Case 1, kNN: ~1k states, runtime ~40ms
Case 2, kNN: ~500k states, runtime ~28s
Case 3, kNN: ~150k states, runtime ~5s

It seems that the overhead of the kNN algorithm outpaces the advantage of visiting fewer nodes in these cases.

Note that this averaging of actual costs will not result in an admissible heuristic. But admissibility is only a hard requirement for optimality, which we have already given up through all the discretization we did earlier in the process. If we're willing to give up more optimality for performance, we can even scale the heuristic function's cost. With a very accurate heuristic function such as the one we have, we still get a good result.

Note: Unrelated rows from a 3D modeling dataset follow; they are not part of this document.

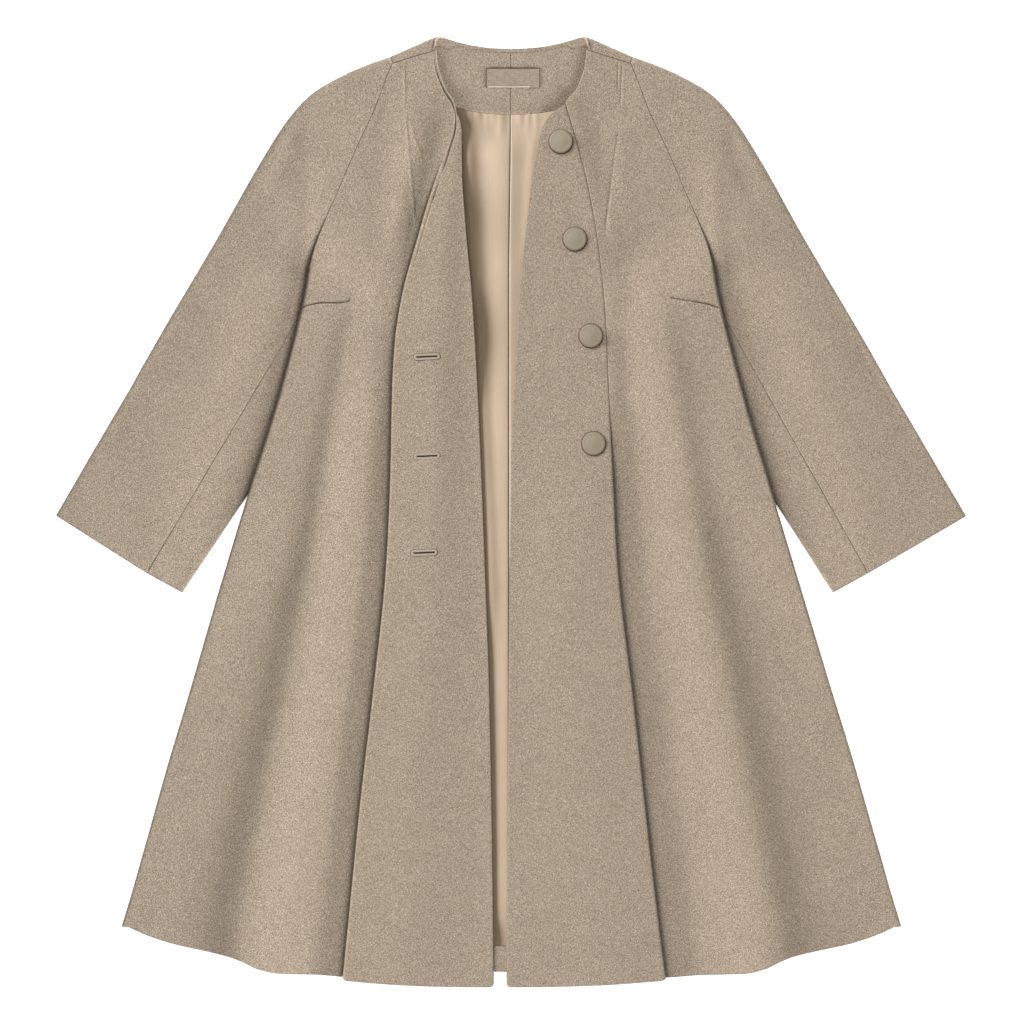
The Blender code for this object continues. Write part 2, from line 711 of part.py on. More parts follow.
def build():
    clear_scene()
    wool = finish("Taupe wool", (0.40, 0.335, 0.255), 0.9)
    satin = finish("Beige satin", (0.60, 0.48, 0.34), 0.45)
    resin = finish("Olive taupe resin", (0.36, 0.31, 0.23), 0.4)
    tape = finish("Woven tape", (0.42, 0.35, 0.27), 0.8)
    for side in (RIGHT, LEFT):
        back(side, wool)
        back_lining(side, satin)
        side_front(side, wool)
        sleeve_upper(side, wool)
        sleeve_under(side, wool)
    cut_buttonholes(front_panel(RIGHT, wool))
    front_panel(LEFT, wool)
    back_neck_facing(wool)
    back_neck_label(tape)
    back_hem_turn_up(wool)
    for number, (x, drop) in enumerate(BUTTON_SPOTS, start=1):
        button(number, x, drop, resin)


build()
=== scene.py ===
# The looks of a swing coat laid flat with its front up.
# X runs across (the wearer's left at +X), Y up to the neck, Z up from the surface it lies on.
# Sizes are in millimetres and repeat the part's own, and go to metres when a mesh is made.
# A drop is measured down from the highest neck point, and MIDDLE is the drop at Y = 0.
# An across is measured out from the centre line.

from collections import namedtuple
from math import cos, exp, hypot, pi, radians, sin

import bpy
import bmesh
import numpy as np
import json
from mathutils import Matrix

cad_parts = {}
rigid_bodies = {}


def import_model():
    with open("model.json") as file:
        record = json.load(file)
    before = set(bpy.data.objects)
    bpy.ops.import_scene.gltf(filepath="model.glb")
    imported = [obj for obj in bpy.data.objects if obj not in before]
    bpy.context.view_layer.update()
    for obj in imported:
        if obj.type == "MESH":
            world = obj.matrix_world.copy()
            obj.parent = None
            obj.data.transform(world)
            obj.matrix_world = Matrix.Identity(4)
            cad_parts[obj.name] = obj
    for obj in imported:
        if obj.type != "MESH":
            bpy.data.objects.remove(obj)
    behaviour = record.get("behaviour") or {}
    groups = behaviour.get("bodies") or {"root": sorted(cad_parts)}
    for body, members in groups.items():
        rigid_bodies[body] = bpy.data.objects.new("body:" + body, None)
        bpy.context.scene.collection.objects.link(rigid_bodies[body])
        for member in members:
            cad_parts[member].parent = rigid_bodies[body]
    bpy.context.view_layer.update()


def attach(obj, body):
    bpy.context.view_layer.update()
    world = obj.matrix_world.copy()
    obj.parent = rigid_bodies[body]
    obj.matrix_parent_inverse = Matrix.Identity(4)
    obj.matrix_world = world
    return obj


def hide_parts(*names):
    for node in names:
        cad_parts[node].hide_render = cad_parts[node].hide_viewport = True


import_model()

# Driving sizes
MIDDLE = 499.1
WOOL = 2.4
SATIN = 1.0
FACING = 2.0
LABEL = 0.6
SEAM = 0.3
REST = WOOL / 2
EDGE_ROLL = 3.0
FRONT_LEVEL = REST + 2 * EDGE_ROLL
INSET = REST + EDGE_ROLL
INNER_LAYER = WOOL + SEAM
SIDE_GAP = 2.0

# Neck and shoulder, as (across, drop)
NECK_HALF = 76.2
NECK_DEPTH = 13.6
SHOULDER_TIP = (127.0, 22.2)
SHOULDER_SEAM = ((79.0, 13.5), (125.2, 27.8))
FACING_HALF = 92.0
FACING_DEPTH = 81.0
FACING_CORNER = (56.0, 66.0)
FACING_CORNER_INSET = 6.5
FACING_TOP_INSET = 1.8
# The facing's lower edge rises by the bow at the half width
FACING_BOW = 7.5
FACING_BOW_HALF = 58
LABEL_SIZE = (55.7, 20.5)
LABEL_CENTRE = (1.6, 43.0)
CENTRE_SEAM = -1.0
# Where the back starts and ends its roll onto the shoulder, as shares of the way to the shoulder tip
NECK_ROLL = (0.590, 0.634)
NECK_POINT_SOFTNESS = 9.0
# How far the back's top edge reaches past the solid's
TOP_REACH = 2.1
SHOULDER_FADE = 180

# Sleeves, as (across, drop). The cuffs reach about 2.4 past the part's, as in the photo.
ARMPIT = (163.0, 309.0)
CUFF_OUTER = (477.8, 503.5)
CUFF_SEAM = (378.8, 563.2)
CUFF_INNER = (342.0, 584.0)
SLEEVE_LOFT = 3.6
# The least share of a sleeve's length at which the direction of its fold is taken
SLEEVE_START = 0.001
TUCKED_LEVEL = 4.7
BODY_LIFT = 6.9

# Hems
BACK_HEM = 983.0
SIDE_HEM = 933.0
HEM_HALF = 407.0
TURN_UP = 27.5
TURN_UP_HALF = 385.0
PANEL_HEM = (990.5, 998.5)

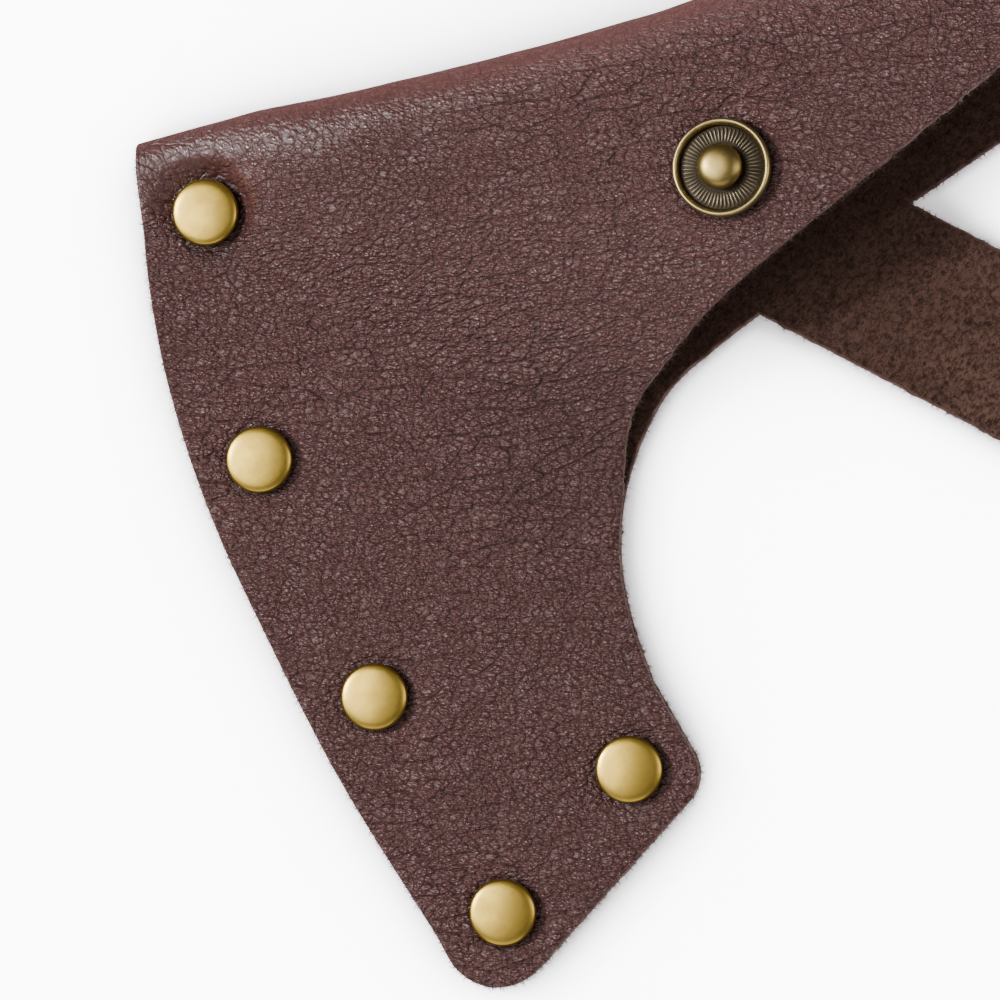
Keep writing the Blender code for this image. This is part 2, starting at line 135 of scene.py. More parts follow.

Here's the result of a 10x scaling factor on the kNN heuristic:

Case 1, scaled kNN: ~1.5k states, runtime ~60ms

Case 2, scaled kNN: ~500 states, runtime ~30ms

Case 3, scaled kNN: ~2k states, runtime ~80ms

While some paths found this way are less than optimal, the runtime is much better. Also note that the solutions are all very similar to the globally optimal solution. That indicates that there should be a way to create a set of optimization passes that starts with the crude solution from a scaled heuristic and brings it closer to an optimal one, smoothing over some of the discretizations made while doing so. That's a future enhancement I'm interesting in pursuing.

What's Next

I've left out many details in this article required to make the Hybrid A* algorithm work for a Rocket League bot. I'd love to dive deeper into that. The visualizations here were all made using brick, my implementation of the ideas I explained in this article.

But brick still plays like, well, a brick. Errors can build up when applying a found plan to the actual game, which is a challenge to counteract. I have got a lot more I want to implement as well. For instance, I have not delved into driving on the wall and aerials. I'm also grappling with accurately simulating the drifting in Rocket League efficiently.